What the task asks: Write out the listing below again, precisely as it is given.

Given data:

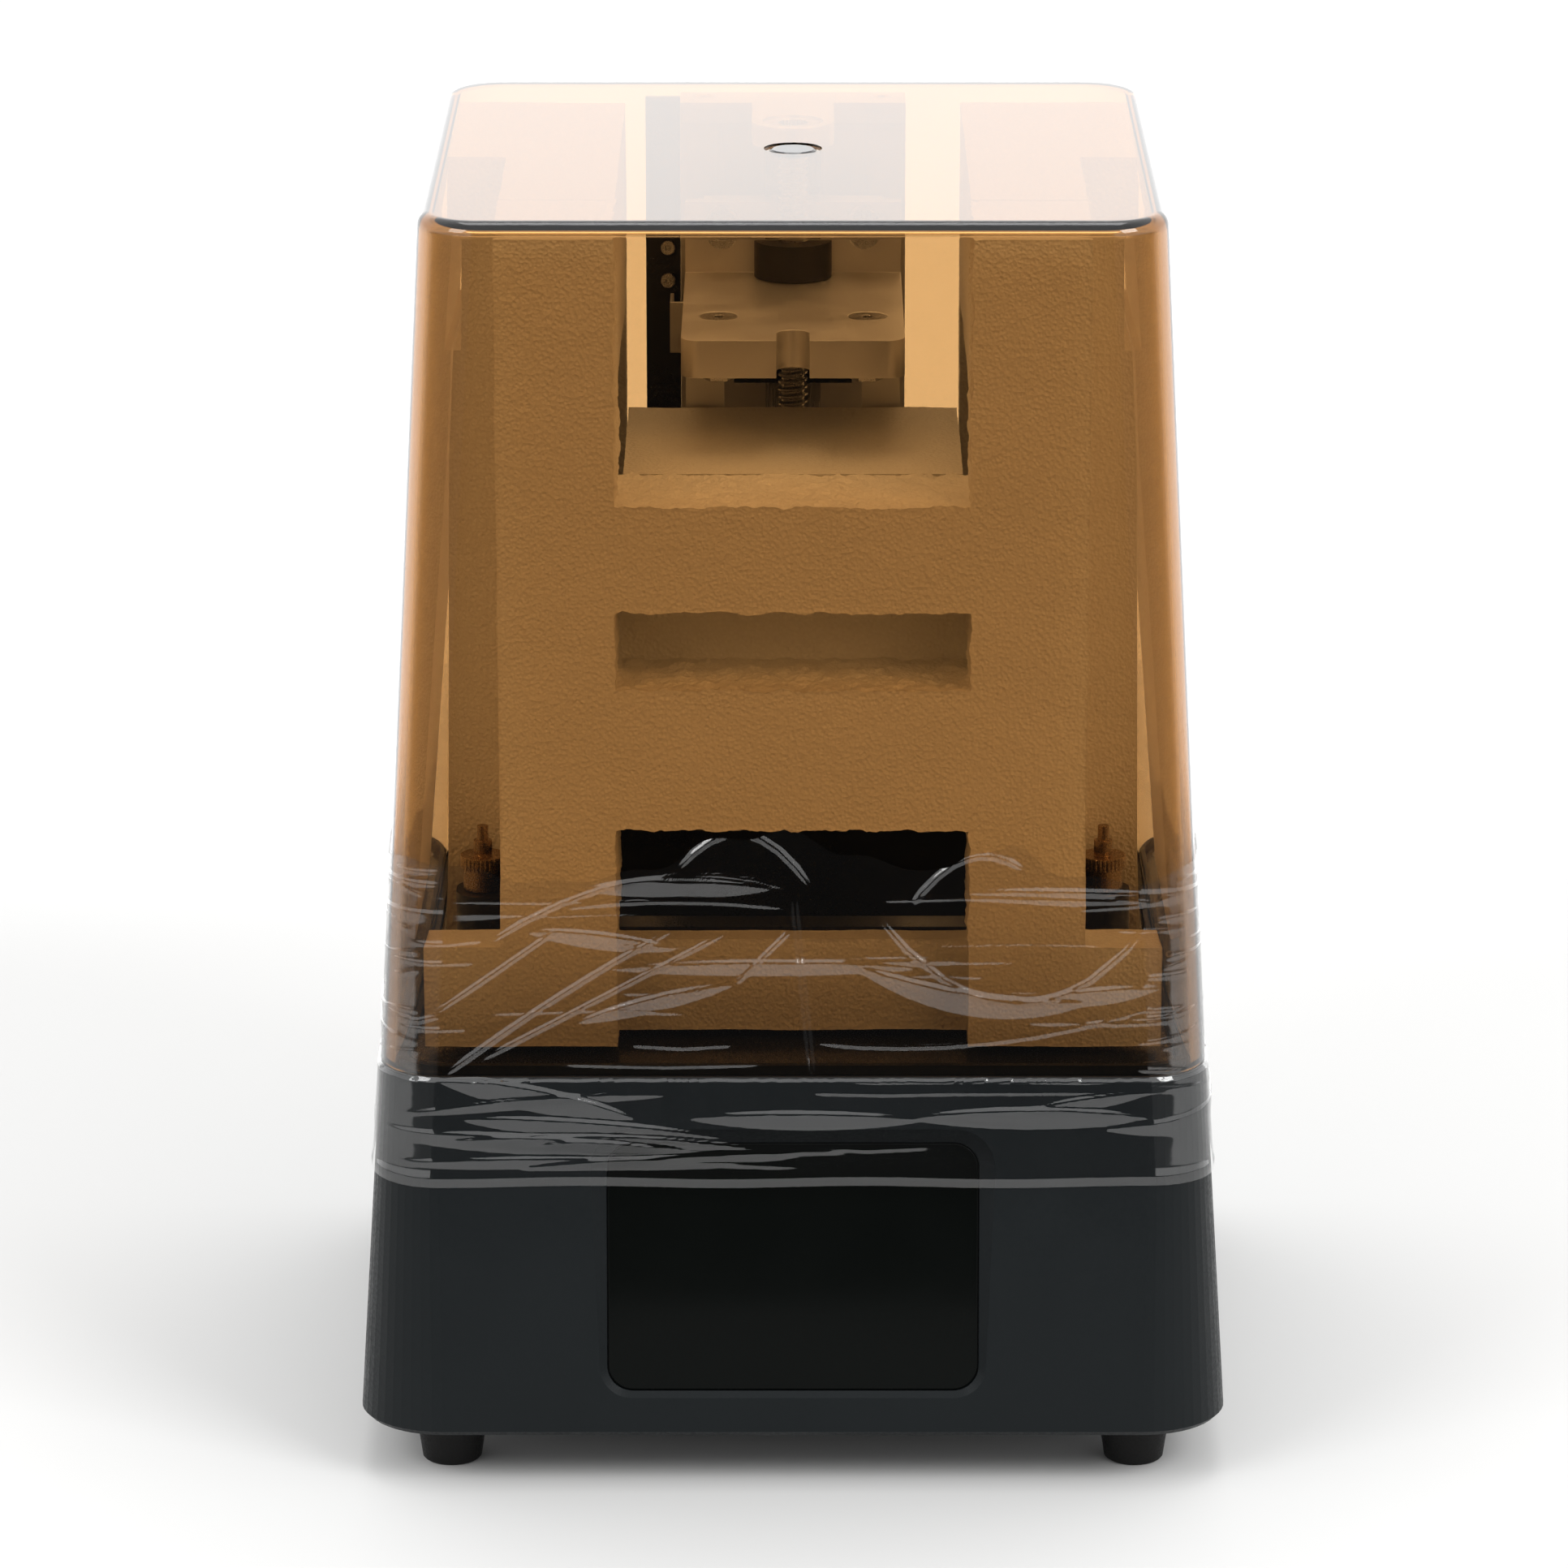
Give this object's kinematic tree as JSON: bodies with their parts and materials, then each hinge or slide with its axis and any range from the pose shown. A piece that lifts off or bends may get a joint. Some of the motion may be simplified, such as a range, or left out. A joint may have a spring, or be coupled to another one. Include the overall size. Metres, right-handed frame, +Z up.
{
  "type": "desktop resin printer",
  "caption": "Desktop resin printer: tapered dark base with touch screen, vat and masking display, single-screw Z axis with build plate, amber lift-off cover with packing foam and film.",
  "frame": {"origin": "centre of the base's footprint on the floor", "axes": "+Z up, front (touch screen) towards -Y, +X to the viewer's right from the front"},
  "size_m": [0.2242, 0.2242, 0.33],
  "materials": {
    "base_plastic": "fine moulded texture, satin",
    "black_plastic": "moulded black plastic",
    "foot_rubber": "matt rubber",
    "deck_metal": "black powder coat",
    "steel": "bright zinc and stainless fasteners",
    "seal_rubber": "soft black rubber",
    "screen_black_glass": "black glass, polished",
    "circuit_board": "green solder mask",
    "display_glass": "masking display glass",
    "clear_optics": "clear moulded lenses",
    "reflector": "polished reflector",
    "white_board": "white solder mask",
    "aluminium": "bead blasted, clear anodised",
    "brass": "turned brass",
    "cable": "flat polyimide ribbon",
    "bearing_steel": "ground steel",
    "screw_steel": "rolled trapezoidal thread",
    "platform_metal": "sanded aluminium",
    "vat_black": "black anodised",
    "film_clear": "clear release film",
    "nut_black": "black acetal",
    "cover_amber": "polished amber acrylic",
    "plug_amber": "moulded sprue disc, polished",
    "foam_white": "expanded polyethylene foam",
    "stretch_film": "clear cling film"
  },
  "bodies": {
    "base": {"base_shell": "base_plastic", "bottom_plate": "deck_metal", "bottom_screws": "steel", "rubber_feet": "foot_rubber", "deck_plate": "deck_metal", "deck_screws": "steel", "cover_seal": "seal_rubber", "screen_glass": "screen_black_glass", "screen_module": "circuit_board", "mask_lcd": "display_glass", "lens_array": "clear_optics", "light_tunnel": "reflector", "led_board": "white_board", "led_heatsink": "aluminium", "standoffs": "brass", "led_fan_frame": "black_plastic", "main_board": "circuit_board", "flat_cables": "cable", "rear_panel": "deck_metal", "dc_inlet": "black_plastic", "usb_port": "steel", "switch_housing": "black_plastic", "rear_fan_frame": "black_plastic", "rear_fan_guard": "steel", "fan_screws": "steel", "z_column": "aluminium", "column_cap": "aluminium", "column_screws": "steel", "top_bearing": "bearing_steel", "linear_rail": "bearing_steel", "z_motor": "black_plastic", "sensor_plate": "vat_black", "sensor_screws": "steel", "limit_switch": "black_plastic", "vat_frame": "vat_black", "film_frame": "vat_black", "release_film": "film_clear", "vat_screws": "steel"},
    "cover": {"cover_shell": "cover_amber", "cover_plug": "plug_amber", "packing_foam_front": "foam_white", "packing_foam_left": "foam_white", "packing_foam_right": "foam_white", "packing_film": "stretch_film"},
    "carriage": {"rail_block": "vat_black", "saddle_plate": "aluminium", "platform_arm": "aluminium", "arm_bolts": "steel", "platform_screws": "steel", "platform_bracket": "aluminium", "build_plate": "platform_metal", "build_plate_screws": "steel", "lead_nut": "nut_black", "packing_foam_pad": "foam_white"},
    "screw": {"lead_screw": "screw_steel"},
    "led_fan": {"led_fan_rotor": "black_plastic"},
    "rear_fan": {"rear_fan_rotor": "black_plastic"},
    "rocker": {"power_rocker": "black_plastic"},
    "knob_left": {"thumbscrew_left": "brass"},
    "knob_right": {"thumbscrew_right": "brass"}
  },
  "joints": [
    {"name": "cover_lift", "type": "slide", "parent": "base", "child": "cover", "axis": [0, 0, 1], "range_m": [0, 0.225]},
    {"name": "z_travel", "type": "slide", "parent": "base", "child": "carriage", "axis": [0, 0, 1], "range_m": [-0.1134, 0.0166]},
    {"name": "screw_spin", "type": "hinge", "parent": "base", "child": "screw", "pos_m": [0, 0.05, 0.2], "axis": [0, 0, 1], "range_deg": [-2990, 20415]},
    {"name": "led_fan_spin", "type": "hinge", "parent": "base", "child": "led_fan", "pos_m": [0, -0.012, 0.024], "axis": [0, 0, 1], "continuous": true},
    {"name": "rear_fan_spin", "type": "hinge", "parent": "base", "child": "rear_fan", "pos_m": [-0.045, 0.092, 0.063], "axis": [0, 1, 0], "continuous": true},
    {"name": "rocker_tilt", "type": "hinge", "parent": "base", "child": "rocker", "pos_m": [0.066, 0.103, 0.063], "axis": [1, 0, 0], "range_deg": [0, 18]},
    {"name": "knob_left_turn", "type": "hinge", "parent": "base", "child": "knob_left", "pos_m": [-0.0824, -0.012, 0.13], "axis": [0, 0, 1], "range_deg": [0, 1440]},
    {"name": "knob_right_turn", "type": "hinge", "parent": "base", "child": "knob_right", "pos_m": [0.0824, -0.012, 0.13], "axis": [0, 0, 1], "range_deg": [0, 1440]}
  ],
  "couplings": [
    {"joint": "screw_spin", "follows": "z_travel", "rad_per_m": -3141.6}
  ]
}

Reply:
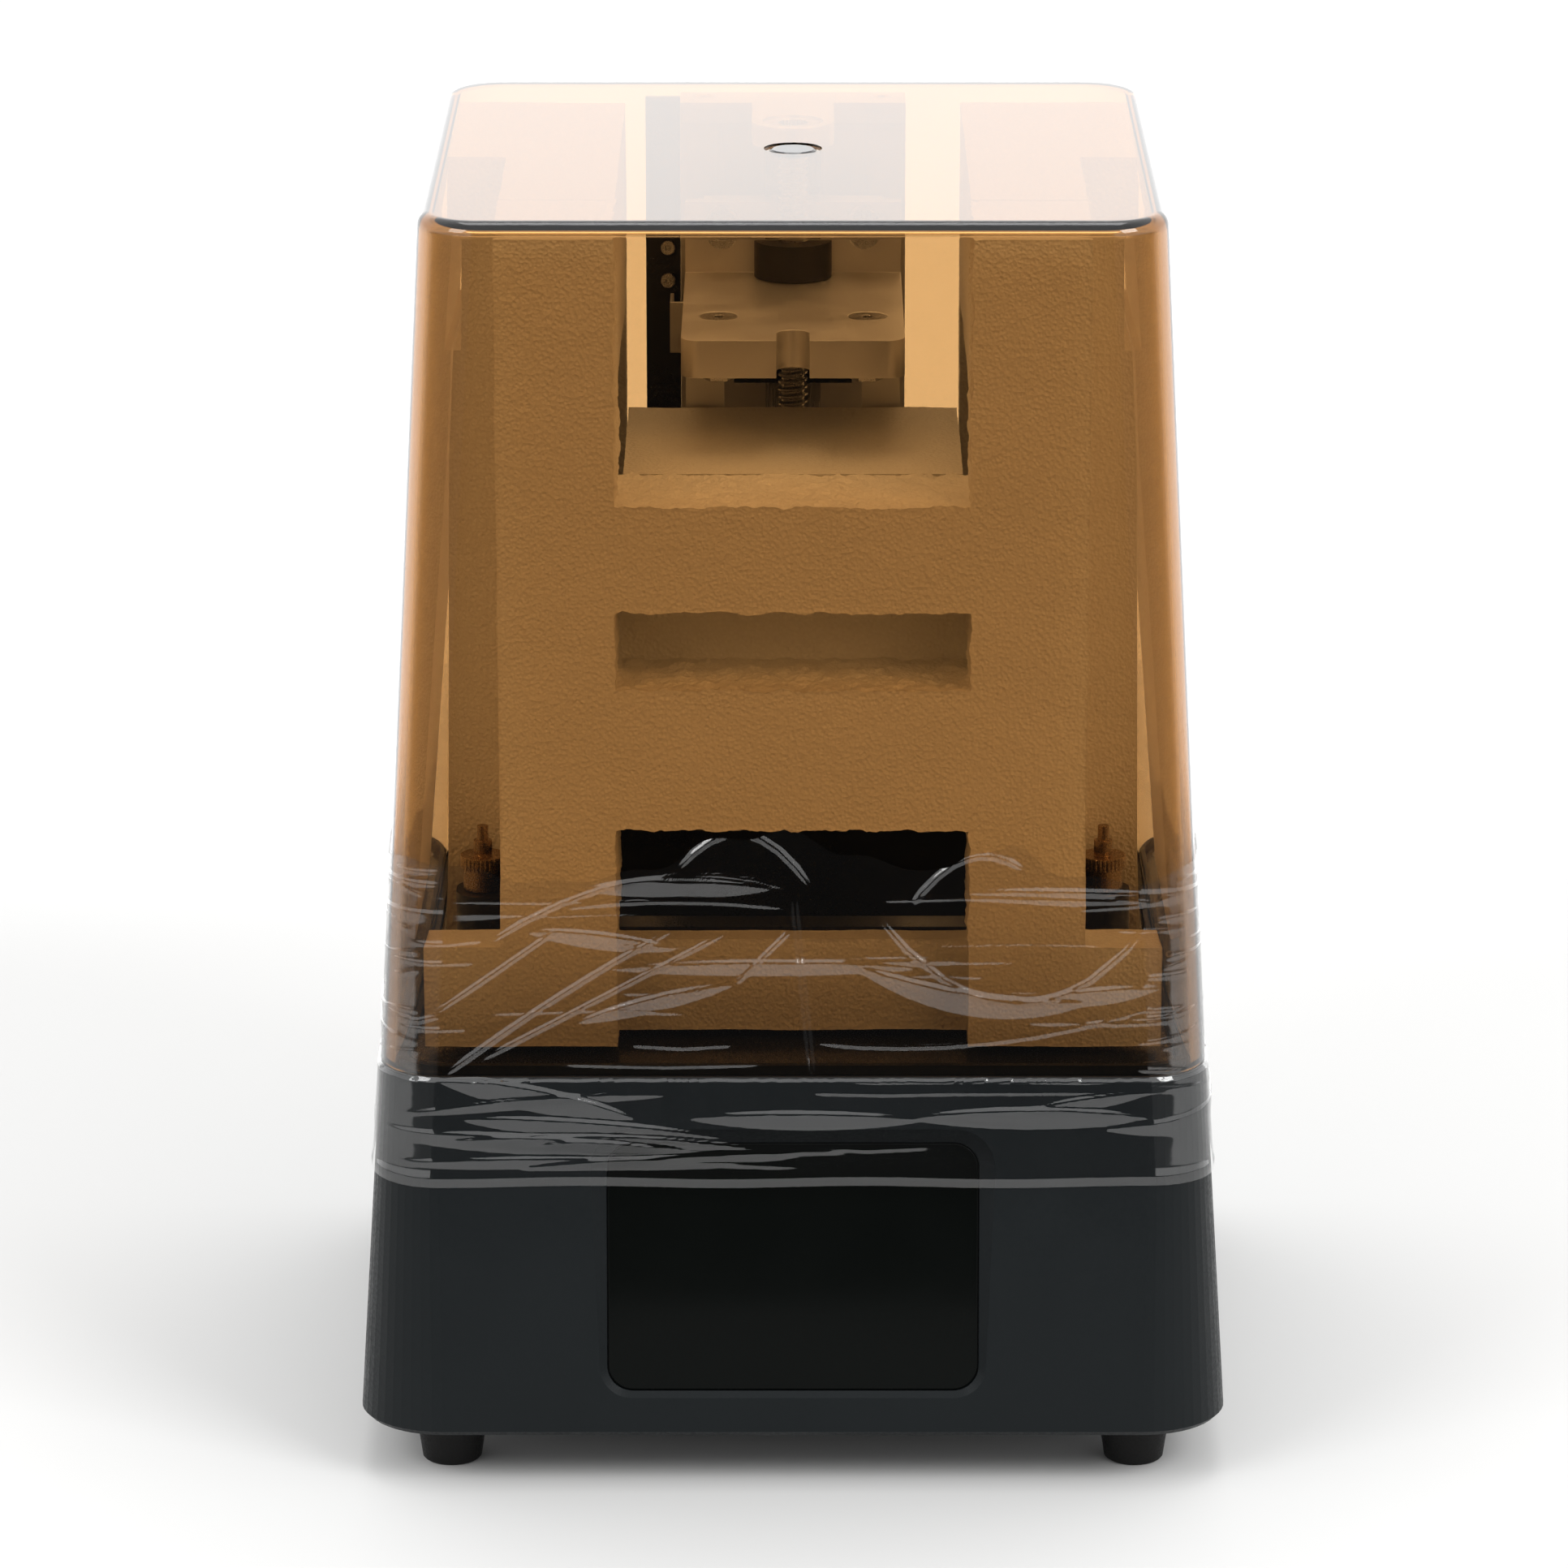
Give this object's kinematic tree as JSON: bodies with their parts and materials, then each hinge or slide with its axis and any range from the pose shown. A piece that lifts off or bends may get a joint. Some of the motion may be simplified, such as a range, or left out. A joint may have a spring, or be coupled to another one. Include the overall size. Metres, right-handed frame, +Z up.
{
  "type": "desktop resin printer",
  "caption": "Desktop resin printer: tapered dark base with touch screen, vat and masking display, single-screw Z axis with build plate, amber lift-off cover with packing foam and film.",
  "frame": {"origin": "centre of the base's footprint on the floor", "axes": "+Z up, front (touch screen) towards -Y, +X to the viewer's right from the front"},
  "size_m": [0.2242, 0.2242, 0.33],
  "materials": {
    "base_plastic": "fine moulded texture, satin",
    "black_plastic": "moulded black plastic",
    "foot_rubber": "matt rubber",
    "deck_metal": "black powder coat",
    "steel": "bright zinc and stainless fasteners",
    "seal_rubber": "soft black rubber",
    "screen_black_glass": "black glass, polished",
    "circuit_board": "green solder mask",
    "display_glass": "masking display glass",
    "clear_optics": "clear moulded lenses",
    "reflector": "polished reflector",
    "white_board": "white solder mask",
    "aluminium": "bead blasted, clear anodised",
    "brass": "turned brass",
    "cable": "flat polyimide ribbon",
    "bearing_steel": "ground steel",
    "screw_steel": "rolled trapezoidal thread",
    "platform_metal": "sanded aluminium",
    "vat_black": "black anodised",
    "film_clear": "clear release film",
    "nut_black": "black acetal",
    "cover_amber": "polished amber acrylic",
    "plug_amber": "moulded sprue disc, polished",
    "foam_white": "expanded polyethylene foam",
    "stretch_film": "clear cling film"
  },
  "bodies": {
    "base": {"base_shell": "base_plastic", "bottom_plate": "deck_metal", "bottom_screws": "steel", "rubber_feet": "foot_rubber", "deck_plate": "deck_metal", "deck_screws": "steel", "cover_seal": "seal_rubber", "screen_glass": "screen_black_glass", "screen_module": "circuit_board", "mask_lcd": "display_glass", "lens_array": "clear_optics", "light_tunnel": "reflector", "led_board": "white_board", "led_heatsink": "aluminium", "standoffs": "brass", "led_fan_frame": "black_plastic", "main_board": "circuit_board", "flat_cables": "cable", "rear_panel": "deck_metal", "dc_inlet": "black_plastic", "usb_port": "steel", "switch_housing": "black_plastic", "rear_fan_frame": "black_plastic", "rear_fan_guard": "steel", "fan_screws": "steel", "z_column": "aluminium", "column_cap": "aluminium", "column_screws": "steel", "top_bearing": "bearing_steel", "linear_rail": "bearing_steel", "z_motor": "black_plastic", "sensor_plate": "vat_black", "sensor_screws": "steel", "limit_switch": "black_plastic", "vat_frame": "vat_black", "film_frame": "vat_black", "release_film": "film_clear", "vat_screws": "steel"},
    "cover": {"cover_shell": "cover_amber", "cover_plug": "plug_amber", "packing_foam_front": "foam_white", "packing_foam_left": "foam_white", "packing_foam_right": "foam_white", "packing_film": "stretch_film"},
    "carriage": {"rail_block": "vat_black", "saddle_plate": "aluminium", "platform_arm": "aluminium", "arm_bolts": "steel", "platform_screws": "steel", "platform_bracket": "aluminium", "build_plate": "platform_metal", "build_plate_screws": "steel", "lead_nut": "nut_black", "packing_foam_pad": "foam_white"},
    "screw": {"lead_screw": "screw_steel"},
    "led_fan": {"led_fan_rotor": "black_plastic"},
    "rear_fan": {"rear_fan_rotor": "black_plastic"},
    "rocker": {"power_rocker": "black_plastic"},
    "knob_left": {"thumbscrew_left": "brass"},
    "knob_right": {"thumbscrew_right": "brass"}
  },
  "joints": [
    {"name": "cover_lift", "type": "slide", "parent": "base", "child": "cover", "axis": [0, 0, 1], "range_m": [0, 0.225]},
    {"name": "z_travel", "type": "slide", "parent": "base", "child": "carriage", "axis": [0, 0, 1], "range_m": [-0.1134, 0.0166]},
    {"name": "screw_spin", "type": "hinge", "parent": "base", "child": "screw", "pos_m": [0, 0.05, 0.2], "axis": [0, 0, 1], "range_deg": [-2990, 20415]},
    {"name": "led_fan_spin", "type": "hinge", "parent": "base", "child": "led_fan", "pos_m": [0, -0.012, 0.024], "axis": [0, 0, 1], "continuous": true},
    {"name": "rear_fan_spin", "type": "hinge", "parent": "base", "child": "rear_fan", "pos_m": [-0.045, 0.092, 0.063], "axis": [0, 1, 0], "continuous": true},
    {"name": "rocker_tilt", "type": "hinge", "parent": "base", "child": "rocker", "pos_m": [0.066, 0.103, 0.063], "axis": [1, 0, 0], "range_deg": [0, 18]},
    {"name": "knob_left_turn", "type": "hinge", "parent": "base", "child": "knob_left", "pos_m": [-0.0824, -0.012, 0.13], "axis": [0, 0, 1], "range_deg": [0, 1440]},
    {"name": "knob_right_turn", "type": "hinge", "parent": "base", "child": "knob_right", "pos_m": [0.0824, -0.012, 0.13], "axis": [0, 0, 1], "range_deg": [0, 1440]}
  ],
  "couplings": [
    {"joint": "screw_spin", "follows": "z_travel", "rad_per_m": -3141.6}
  ]
}